Impacts of Government Bonds on Economy & Real Estate Market

The Cambodian government has recently announced a plan to issue bonds worth over US$300 million next year. Though the government did not disclose the detail on how the bond funding will be used, priority sectors such as infrastructure development will be one of those included in the spending list. (Read more)

This plan has raised a lot of doubts to the public whether or not it would create a financial burden to the government? More importantly, will investors dare to want to buy the government bond given the low popularity in Cambodia’s security market. Last but not least, how would be the impact on the real estate market?

HE Hong Sokhour, Director General of the Cambodia Securities Exchange, stated on October 25 that the goal of the government to issue government bonds is to develop and strengthen the capital sector of Cambodia.

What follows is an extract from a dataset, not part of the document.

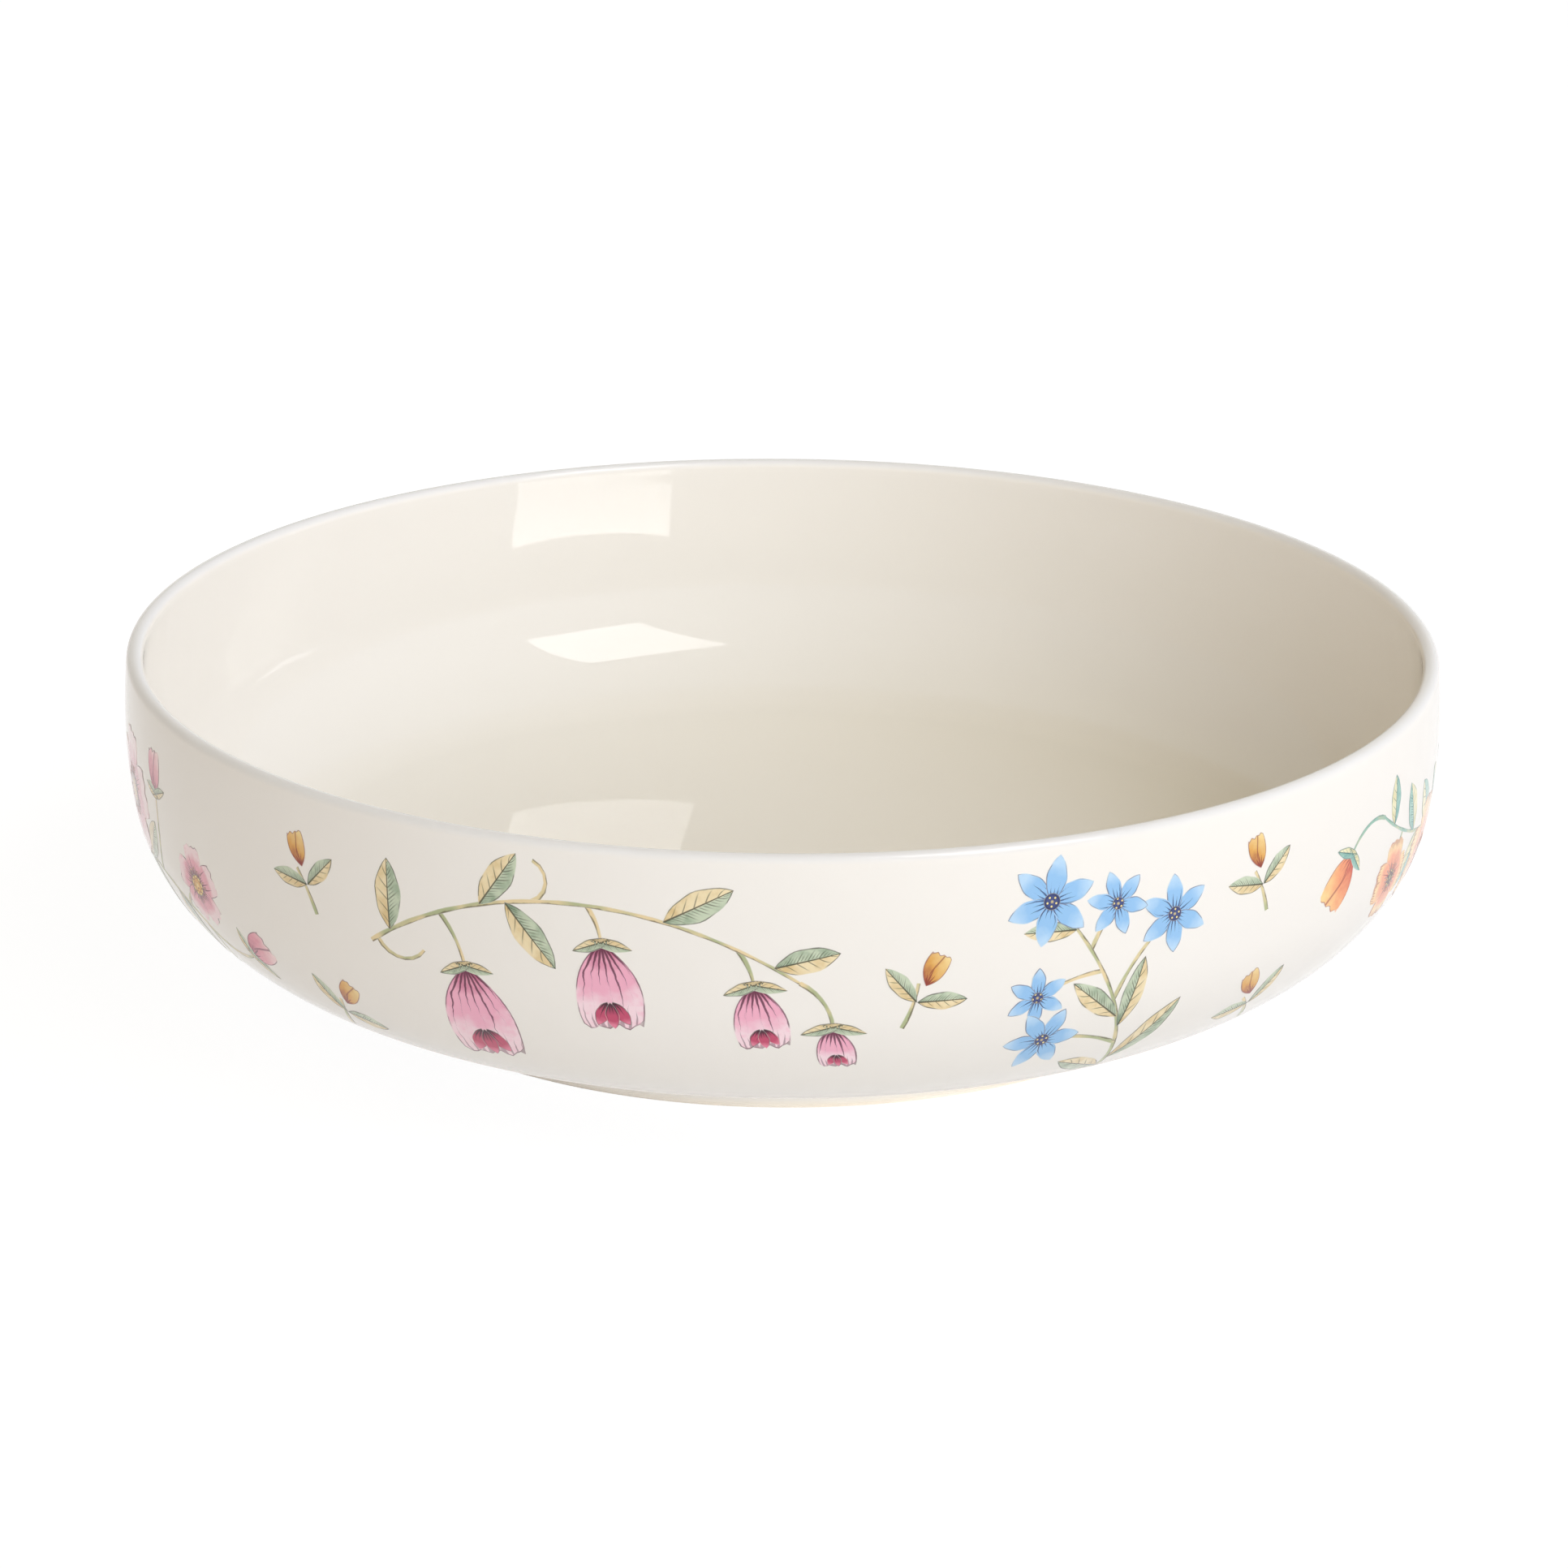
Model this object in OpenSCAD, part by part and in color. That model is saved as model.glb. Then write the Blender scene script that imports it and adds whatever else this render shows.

“It is necessary because when our economy grows to a certain level, the source of capital that we have received in the past in the forms of bilateral or multilateral funding will be gradually reduced. Thus, there will be a need to raise more capital for our public investment projects,” he said.

He added during the first-year trial period, investors as institutions such as banks, insurance companies, pension funds, or social security will be the potential ones, while general investors will gradually follow.

“As a new product, not all investors in our market knowledge. However, the most important investors are institutions, companies, financial institutions, insurance companies, pension funds firms, among others,” he said.

As for the real estate sector, Managing Director of CBRE Cambodia James Hodge said the bond issuance would not have a direct impact on the market but would have an indirect one.

“Bonds are a mechanism for the government to earn revenue which is usually targeted at spending on investments to promote economic growth. Bonds also offer an alternative investment option for citizens,” said Mr. James.

“A bond issue doesn’t necessarily have any direct impact on the real estate market. But it might have indirect impacts, one would be positive in that government investment into infrastructure or efficient service delivery can be beneficial. Alternatively, it opens up more avenues for investment, which may distract people from investing in real estate,” he added/ s

Similarly, President of Cambodian Valuers and Estate Agents Association (CVEA) Chrek Soknim and CEO of Century 21 Cambodia Grace Rachy Fong both agreed on the positive impact of government bonds on the economy and real estate market.

“If the state has a larger cash-flow in the economy, especially for infrastructure development, it will have a positive impact on real estate. With better infrastructure, real estate prices in those areas will also go up,” said they.

The two experts also opposed the idea that investment in bonds will eat up the investment value in real estate, citing that the two are two different types.

“Bond is a long-term investment which in general investor already set aside a specific amount of money for that, generally small amount. Investors won’t use the cash from investing in real estate to buy bonds,” they explain.